_SOURCE MATERIAL_
%%
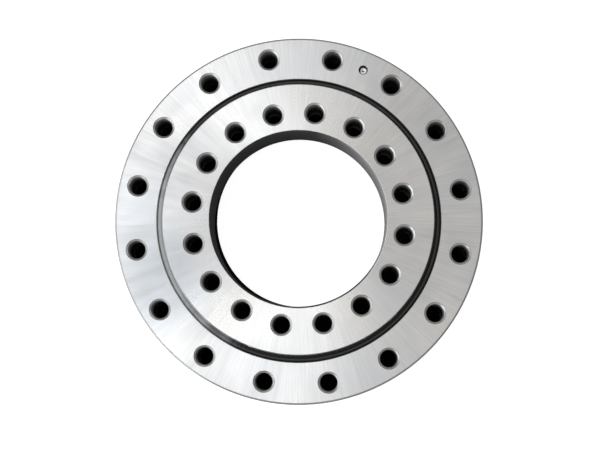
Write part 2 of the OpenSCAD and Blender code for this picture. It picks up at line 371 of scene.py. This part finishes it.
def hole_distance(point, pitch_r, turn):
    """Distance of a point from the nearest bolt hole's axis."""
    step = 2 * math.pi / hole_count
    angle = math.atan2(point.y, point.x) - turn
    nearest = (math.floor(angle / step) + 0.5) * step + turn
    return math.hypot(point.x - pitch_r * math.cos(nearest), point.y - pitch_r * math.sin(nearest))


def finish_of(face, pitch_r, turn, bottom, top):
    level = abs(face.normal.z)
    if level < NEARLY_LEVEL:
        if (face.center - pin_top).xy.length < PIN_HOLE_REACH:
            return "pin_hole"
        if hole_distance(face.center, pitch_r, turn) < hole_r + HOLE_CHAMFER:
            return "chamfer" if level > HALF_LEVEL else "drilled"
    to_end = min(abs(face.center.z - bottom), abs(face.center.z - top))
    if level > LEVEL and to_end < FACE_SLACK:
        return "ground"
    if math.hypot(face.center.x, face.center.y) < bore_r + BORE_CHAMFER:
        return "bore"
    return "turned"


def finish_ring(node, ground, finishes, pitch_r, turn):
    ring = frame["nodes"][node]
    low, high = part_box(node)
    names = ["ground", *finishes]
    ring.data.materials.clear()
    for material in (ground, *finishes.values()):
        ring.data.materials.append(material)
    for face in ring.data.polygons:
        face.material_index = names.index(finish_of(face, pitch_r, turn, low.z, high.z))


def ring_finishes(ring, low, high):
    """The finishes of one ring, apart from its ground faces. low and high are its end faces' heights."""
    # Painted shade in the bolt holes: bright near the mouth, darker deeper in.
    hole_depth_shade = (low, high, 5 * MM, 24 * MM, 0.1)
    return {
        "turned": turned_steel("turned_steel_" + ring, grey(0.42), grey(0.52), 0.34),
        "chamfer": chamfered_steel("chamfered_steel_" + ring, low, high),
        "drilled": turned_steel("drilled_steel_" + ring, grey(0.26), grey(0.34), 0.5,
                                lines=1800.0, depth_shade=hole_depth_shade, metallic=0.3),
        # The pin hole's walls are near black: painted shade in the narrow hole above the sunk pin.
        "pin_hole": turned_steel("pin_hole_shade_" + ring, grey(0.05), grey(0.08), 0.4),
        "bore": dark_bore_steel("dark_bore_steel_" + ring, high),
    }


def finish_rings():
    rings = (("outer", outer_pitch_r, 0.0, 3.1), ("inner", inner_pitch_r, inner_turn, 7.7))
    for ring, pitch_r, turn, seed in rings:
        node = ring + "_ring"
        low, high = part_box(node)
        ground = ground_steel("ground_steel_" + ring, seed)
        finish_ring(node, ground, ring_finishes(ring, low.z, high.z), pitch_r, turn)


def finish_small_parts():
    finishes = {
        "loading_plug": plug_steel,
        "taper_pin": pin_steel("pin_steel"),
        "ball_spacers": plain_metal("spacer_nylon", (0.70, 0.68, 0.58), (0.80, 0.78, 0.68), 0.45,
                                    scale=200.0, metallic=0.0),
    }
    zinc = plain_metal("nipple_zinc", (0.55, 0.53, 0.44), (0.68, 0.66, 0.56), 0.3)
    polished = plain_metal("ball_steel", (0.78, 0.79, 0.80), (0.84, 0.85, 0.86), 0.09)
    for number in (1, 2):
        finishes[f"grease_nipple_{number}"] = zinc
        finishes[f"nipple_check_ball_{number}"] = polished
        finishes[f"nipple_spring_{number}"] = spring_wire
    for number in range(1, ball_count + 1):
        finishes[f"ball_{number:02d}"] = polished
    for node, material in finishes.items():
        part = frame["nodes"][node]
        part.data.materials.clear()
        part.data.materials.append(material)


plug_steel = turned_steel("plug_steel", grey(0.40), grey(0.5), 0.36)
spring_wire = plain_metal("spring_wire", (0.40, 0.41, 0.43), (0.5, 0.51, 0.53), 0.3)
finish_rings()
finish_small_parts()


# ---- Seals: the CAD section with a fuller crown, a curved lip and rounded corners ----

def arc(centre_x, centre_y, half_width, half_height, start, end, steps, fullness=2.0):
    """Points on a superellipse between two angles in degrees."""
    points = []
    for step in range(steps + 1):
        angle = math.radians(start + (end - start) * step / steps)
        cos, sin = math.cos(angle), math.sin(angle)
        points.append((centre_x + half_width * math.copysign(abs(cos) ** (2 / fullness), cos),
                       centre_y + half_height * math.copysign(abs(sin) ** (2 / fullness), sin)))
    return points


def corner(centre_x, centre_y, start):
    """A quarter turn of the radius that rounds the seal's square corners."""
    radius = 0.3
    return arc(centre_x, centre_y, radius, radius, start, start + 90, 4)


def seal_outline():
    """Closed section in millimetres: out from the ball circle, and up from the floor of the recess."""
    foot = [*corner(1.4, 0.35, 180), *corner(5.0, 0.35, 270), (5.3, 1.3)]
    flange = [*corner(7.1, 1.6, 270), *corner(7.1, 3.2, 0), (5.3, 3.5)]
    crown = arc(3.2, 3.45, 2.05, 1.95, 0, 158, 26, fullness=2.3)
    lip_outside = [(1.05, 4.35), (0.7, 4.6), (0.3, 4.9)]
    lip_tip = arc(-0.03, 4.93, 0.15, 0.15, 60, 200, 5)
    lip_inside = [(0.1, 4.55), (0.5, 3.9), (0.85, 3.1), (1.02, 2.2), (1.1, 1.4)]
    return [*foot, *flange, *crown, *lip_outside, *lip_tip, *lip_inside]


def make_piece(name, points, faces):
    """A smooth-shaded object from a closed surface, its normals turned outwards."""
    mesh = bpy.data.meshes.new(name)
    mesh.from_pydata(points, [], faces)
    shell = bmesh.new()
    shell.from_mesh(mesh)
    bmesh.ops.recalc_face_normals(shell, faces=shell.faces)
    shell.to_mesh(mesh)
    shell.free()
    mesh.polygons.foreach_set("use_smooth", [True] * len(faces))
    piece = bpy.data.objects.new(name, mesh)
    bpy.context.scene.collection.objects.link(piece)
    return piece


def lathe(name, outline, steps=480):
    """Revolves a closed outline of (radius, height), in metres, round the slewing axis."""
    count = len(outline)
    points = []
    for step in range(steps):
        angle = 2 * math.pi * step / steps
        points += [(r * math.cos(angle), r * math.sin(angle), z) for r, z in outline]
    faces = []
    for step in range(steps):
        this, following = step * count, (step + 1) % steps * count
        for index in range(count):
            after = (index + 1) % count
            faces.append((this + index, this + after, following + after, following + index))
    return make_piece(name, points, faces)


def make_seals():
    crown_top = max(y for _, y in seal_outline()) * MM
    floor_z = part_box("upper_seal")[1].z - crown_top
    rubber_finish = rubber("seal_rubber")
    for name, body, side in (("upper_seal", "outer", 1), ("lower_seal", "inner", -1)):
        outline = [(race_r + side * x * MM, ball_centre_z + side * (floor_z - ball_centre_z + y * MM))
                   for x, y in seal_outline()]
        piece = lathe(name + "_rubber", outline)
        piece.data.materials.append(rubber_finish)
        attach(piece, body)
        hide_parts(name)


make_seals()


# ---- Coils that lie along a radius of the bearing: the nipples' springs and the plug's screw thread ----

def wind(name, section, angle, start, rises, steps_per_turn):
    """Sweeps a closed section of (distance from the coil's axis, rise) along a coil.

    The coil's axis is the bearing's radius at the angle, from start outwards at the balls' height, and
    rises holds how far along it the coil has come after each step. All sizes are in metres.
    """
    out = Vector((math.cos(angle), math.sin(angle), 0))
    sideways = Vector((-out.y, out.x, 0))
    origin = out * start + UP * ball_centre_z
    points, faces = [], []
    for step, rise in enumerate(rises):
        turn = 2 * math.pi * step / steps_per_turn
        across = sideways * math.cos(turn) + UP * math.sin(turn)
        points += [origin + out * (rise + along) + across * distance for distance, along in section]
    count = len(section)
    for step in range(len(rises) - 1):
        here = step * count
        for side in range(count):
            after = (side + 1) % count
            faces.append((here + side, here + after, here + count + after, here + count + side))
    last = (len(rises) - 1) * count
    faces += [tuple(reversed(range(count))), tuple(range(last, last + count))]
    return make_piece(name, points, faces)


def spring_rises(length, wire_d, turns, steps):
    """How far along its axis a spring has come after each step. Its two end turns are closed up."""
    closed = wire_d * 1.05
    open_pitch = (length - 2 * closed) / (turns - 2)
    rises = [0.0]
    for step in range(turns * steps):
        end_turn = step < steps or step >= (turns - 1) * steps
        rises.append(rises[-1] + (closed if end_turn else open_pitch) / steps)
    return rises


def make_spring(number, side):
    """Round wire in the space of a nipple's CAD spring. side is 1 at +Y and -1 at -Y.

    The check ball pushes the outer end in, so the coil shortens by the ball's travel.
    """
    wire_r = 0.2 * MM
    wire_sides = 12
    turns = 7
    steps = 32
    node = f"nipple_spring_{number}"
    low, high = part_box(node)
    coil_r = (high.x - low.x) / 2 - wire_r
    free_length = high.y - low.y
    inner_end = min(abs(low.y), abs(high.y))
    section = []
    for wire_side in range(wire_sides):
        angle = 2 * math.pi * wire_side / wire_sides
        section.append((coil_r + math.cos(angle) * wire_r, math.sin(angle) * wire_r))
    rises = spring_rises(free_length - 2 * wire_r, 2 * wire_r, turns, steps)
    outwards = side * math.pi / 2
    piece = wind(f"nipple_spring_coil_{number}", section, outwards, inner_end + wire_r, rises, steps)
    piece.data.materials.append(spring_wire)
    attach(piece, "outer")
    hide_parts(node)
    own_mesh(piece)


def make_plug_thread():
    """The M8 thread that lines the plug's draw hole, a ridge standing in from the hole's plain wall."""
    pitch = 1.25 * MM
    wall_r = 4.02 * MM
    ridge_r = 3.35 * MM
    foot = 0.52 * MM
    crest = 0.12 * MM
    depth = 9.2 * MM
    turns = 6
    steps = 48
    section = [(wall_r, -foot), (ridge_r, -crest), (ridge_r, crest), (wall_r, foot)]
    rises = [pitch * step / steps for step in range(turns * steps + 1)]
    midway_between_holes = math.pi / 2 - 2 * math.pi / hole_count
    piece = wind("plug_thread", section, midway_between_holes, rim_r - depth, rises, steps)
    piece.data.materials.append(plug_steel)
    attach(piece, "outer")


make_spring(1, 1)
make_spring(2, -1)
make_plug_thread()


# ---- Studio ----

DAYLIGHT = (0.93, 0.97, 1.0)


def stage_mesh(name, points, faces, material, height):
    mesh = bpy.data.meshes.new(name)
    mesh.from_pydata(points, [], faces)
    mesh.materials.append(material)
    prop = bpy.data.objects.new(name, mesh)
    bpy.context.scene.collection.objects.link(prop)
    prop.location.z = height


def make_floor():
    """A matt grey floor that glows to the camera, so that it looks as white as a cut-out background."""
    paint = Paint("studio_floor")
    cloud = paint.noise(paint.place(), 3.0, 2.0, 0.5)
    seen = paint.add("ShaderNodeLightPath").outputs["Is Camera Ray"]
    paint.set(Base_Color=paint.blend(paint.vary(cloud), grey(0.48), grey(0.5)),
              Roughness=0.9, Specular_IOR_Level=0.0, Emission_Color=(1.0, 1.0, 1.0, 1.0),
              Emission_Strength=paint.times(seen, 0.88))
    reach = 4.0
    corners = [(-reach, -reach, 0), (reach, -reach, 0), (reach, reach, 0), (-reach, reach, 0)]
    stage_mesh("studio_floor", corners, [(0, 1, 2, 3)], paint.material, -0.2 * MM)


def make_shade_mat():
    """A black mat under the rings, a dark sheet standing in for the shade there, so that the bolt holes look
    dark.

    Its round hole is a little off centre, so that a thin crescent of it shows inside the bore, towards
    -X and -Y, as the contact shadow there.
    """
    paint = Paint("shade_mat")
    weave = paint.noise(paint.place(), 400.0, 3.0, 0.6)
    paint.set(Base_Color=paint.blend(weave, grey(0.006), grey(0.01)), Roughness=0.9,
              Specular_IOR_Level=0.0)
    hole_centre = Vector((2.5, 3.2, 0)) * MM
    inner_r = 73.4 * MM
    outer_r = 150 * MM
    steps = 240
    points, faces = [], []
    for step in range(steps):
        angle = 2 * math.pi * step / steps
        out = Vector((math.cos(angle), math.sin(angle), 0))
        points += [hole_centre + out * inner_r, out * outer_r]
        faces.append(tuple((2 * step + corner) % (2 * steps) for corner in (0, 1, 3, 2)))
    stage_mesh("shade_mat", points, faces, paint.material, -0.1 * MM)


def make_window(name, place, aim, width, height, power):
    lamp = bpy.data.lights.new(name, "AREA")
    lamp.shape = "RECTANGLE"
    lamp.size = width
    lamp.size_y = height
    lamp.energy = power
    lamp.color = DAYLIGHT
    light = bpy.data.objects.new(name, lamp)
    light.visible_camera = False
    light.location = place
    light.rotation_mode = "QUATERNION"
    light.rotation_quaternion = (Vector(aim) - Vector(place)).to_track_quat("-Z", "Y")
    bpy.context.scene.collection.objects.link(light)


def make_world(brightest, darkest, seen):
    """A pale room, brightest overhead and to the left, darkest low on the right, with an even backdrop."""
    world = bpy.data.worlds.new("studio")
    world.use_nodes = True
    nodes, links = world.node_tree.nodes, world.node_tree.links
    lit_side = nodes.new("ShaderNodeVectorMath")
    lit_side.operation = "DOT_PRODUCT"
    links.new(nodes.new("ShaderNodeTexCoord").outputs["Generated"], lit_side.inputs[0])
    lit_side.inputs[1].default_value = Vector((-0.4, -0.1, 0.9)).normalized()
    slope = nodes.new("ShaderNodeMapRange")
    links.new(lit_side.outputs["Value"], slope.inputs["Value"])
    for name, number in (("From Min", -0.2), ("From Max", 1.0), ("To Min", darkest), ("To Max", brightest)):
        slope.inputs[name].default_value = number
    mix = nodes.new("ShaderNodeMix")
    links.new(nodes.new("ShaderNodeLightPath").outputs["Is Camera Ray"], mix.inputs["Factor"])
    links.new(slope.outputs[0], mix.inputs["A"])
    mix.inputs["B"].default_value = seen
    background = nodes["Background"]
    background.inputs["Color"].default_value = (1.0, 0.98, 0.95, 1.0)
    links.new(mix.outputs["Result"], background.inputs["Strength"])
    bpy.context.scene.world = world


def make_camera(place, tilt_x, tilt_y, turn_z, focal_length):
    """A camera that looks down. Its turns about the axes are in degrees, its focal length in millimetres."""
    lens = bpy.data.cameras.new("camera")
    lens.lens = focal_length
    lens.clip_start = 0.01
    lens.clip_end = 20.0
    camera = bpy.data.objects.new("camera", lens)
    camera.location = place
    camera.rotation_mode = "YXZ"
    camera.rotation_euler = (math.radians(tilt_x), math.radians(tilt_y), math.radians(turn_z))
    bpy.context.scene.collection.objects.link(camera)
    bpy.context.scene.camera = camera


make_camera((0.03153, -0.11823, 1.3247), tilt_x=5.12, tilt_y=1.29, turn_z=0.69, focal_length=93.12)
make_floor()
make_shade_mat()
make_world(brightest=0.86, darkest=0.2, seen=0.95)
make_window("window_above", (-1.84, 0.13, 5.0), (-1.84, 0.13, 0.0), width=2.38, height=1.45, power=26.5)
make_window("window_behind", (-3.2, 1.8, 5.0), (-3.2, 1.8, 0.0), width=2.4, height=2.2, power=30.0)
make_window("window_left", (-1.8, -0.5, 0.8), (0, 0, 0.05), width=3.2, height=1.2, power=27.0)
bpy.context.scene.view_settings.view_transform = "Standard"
%%
%%
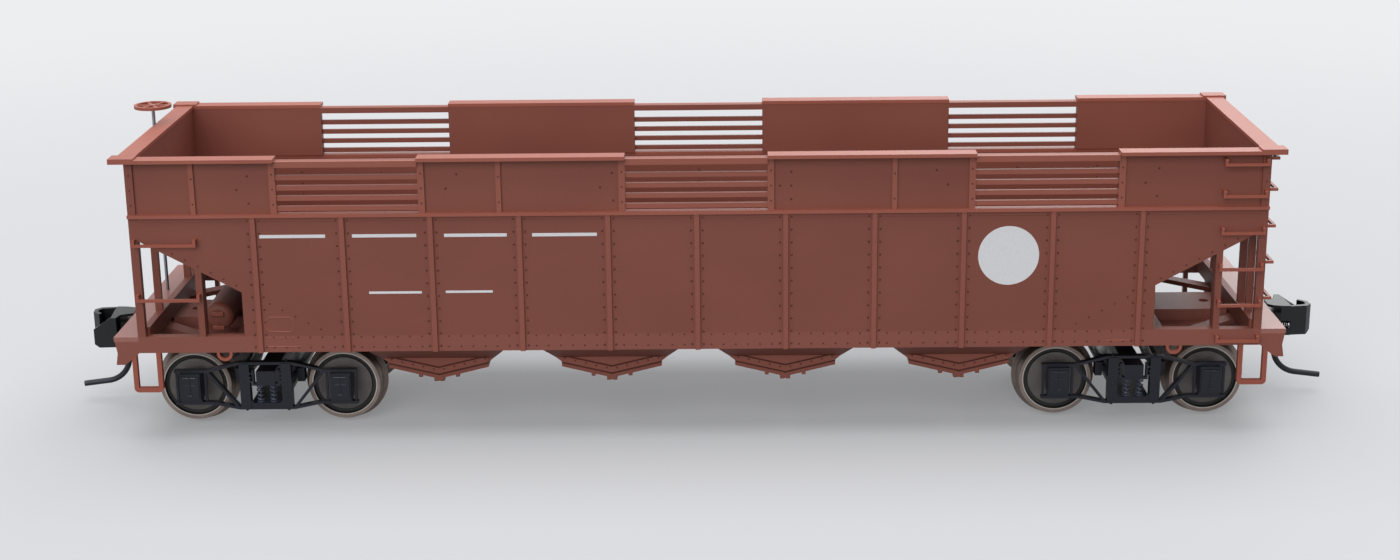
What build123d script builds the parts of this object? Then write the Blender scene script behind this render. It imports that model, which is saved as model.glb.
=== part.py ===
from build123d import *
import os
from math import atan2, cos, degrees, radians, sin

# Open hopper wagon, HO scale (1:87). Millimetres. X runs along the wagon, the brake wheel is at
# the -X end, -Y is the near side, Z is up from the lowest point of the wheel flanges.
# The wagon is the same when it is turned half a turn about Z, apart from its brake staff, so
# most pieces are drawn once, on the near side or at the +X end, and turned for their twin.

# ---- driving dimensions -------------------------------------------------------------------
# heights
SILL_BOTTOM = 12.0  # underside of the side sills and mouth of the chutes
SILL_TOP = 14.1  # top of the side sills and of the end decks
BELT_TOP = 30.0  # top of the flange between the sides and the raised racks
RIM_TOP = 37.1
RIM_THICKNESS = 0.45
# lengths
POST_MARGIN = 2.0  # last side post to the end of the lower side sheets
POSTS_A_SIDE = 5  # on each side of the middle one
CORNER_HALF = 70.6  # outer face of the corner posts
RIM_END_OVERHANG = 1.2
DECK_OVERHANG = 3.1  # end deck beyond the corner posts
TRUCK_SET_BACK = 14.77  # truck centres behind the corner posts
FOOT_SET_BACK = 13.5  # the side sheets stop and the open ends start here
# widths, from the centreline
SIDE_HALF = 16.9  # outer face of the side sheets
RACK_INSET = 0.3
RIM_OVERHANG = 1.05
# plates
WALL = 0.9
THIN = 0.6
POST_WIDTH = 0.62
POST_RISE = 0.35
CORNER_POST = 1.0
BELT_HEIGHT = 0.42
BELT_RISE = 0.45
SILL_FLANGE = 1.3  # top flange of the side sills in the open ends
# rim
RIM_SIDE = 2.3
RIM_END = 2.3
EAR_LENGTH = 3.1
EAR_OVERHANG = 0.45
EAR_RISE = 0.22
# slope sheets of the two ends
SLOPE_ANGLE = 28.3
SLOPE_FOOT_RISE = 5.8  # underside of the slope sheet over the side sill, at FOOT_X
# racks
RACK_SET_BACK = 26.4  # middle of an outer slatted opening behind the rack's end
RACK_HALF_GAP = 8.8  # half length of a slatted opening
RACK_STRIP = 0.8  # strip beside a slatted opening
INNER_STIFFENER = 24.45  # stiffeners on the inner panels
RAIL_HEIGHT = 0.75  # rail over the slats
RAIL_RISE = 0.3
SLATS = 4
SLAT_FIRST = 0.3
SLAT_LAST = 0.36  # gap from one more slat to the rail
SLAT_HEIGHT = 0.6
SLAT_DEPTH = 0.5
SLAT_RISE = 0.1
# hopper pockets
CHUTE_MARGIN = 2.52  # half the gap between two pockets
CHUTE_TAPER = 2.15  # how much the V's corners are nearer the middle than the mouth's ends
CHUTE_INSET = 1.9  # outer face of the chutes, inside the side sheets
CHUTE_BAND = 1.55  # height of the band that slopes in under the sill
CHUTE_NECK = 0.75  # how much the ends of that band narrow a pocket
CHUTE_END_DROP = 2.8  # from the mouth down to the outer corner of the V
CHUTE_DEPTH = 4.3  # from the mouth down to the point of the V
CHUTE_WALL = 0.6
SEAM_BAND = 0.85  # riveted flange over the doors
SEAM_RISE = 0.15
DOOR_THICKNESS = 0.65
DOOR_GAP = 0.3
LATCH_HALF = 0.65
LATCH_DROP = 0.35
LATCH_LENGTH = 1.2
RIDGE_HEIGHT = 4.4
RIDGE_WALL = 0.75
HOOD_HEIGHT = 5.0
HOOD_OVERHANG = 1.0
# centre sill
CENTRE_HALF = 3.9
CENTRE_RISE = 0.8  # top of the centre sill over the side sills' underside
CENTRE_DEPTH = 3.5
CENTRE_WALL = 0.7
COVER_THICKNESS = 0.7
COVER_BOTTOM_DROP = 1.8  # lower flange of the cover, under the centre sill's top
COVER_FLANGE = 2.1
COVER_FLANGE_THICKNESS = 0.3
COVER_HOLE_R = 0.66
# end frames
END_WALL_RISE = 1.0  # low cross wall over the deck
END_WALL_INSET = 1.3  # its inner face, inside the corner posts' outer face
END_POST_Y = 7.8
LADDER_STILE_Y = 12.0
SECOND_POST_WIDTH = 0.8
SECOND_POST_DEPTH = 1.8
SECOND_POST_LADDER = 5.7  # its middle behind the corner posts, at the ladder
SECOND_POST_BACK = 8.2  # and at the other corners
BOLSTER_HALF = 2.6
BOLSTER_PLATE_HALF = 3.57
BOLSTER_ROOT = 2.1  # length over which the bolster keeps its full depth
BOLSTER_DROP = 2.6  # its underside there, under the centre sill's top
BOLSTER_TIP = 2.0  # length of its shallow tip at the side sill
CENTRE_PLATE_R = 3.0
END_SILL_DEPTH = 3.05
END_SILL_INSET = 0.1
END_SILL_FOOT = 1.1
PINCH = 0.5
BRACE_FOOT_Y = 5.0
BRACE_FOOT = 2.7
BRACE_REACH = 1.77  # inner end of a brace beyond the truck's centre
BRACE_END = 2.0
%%
_EXERCISE_
From the line containing "Write part 2" down to the line containing "turn, low.z, high.z))" in the material above, reproduce every line exactly, including the two end lines.

_EXPECTED ANSWER_
Write part 2 of the OpenSCAD and Blender code for this picture. It picks up at line 371 of scene.py. This part finishes it.
def hole_distance(point, pitch_r, turn):
    """Distance of a point from the nearest bolt hole's axis."""
    step = 2 * math.pi / hole_count
    angle = math.atan2(point.y, point.x) - turn
    nearest = (math.floor(angle / step) + 0.5) * step + turn
    return math.hypot(point.x - pitch_r * math.cos(nearest), point.y - pitch_r * math.sin(nearest))


def finish_of(face, pitch_r, turn, bottom, top):
    level = abs(face.normal.z)
    if level < NEARLY_LEVEL:
        if (face.center - pin_top).xy.length < PIN_HOLE_REACH:
            return "pin_hole"
        if hole_distance(face.center, pitch_r, turn) < hole_r + HOLE_CHAMFER:
            return "chamfer" if level > HALF_LEVEL else "drilled"
    to_end = min(abs(face.center.z - bottom), abs(face.center.z - top))
    if level > LEVEL and to_end < FACE_SLACK:
        return "ground"
    if math.hypot(face.center.x, face.center.y) < bore_r + BORE_CHAMFER:
        return "bore"
    return "turned"


def finish_ring(node, ground, finishes, pitch_r, turn):
    ring = frame["nodes"][node]
    low, high = part_box(node)
    names = ["ground", *finishes]
    ring.data.materials.clear()
    for material in (ground, *finishes.values()):
        ring.data.materials.append(material)
    for face in ring.data.polygons:
        face.material_index = names.index(finish_of(face, pitch_r, turn, low.z, high.z))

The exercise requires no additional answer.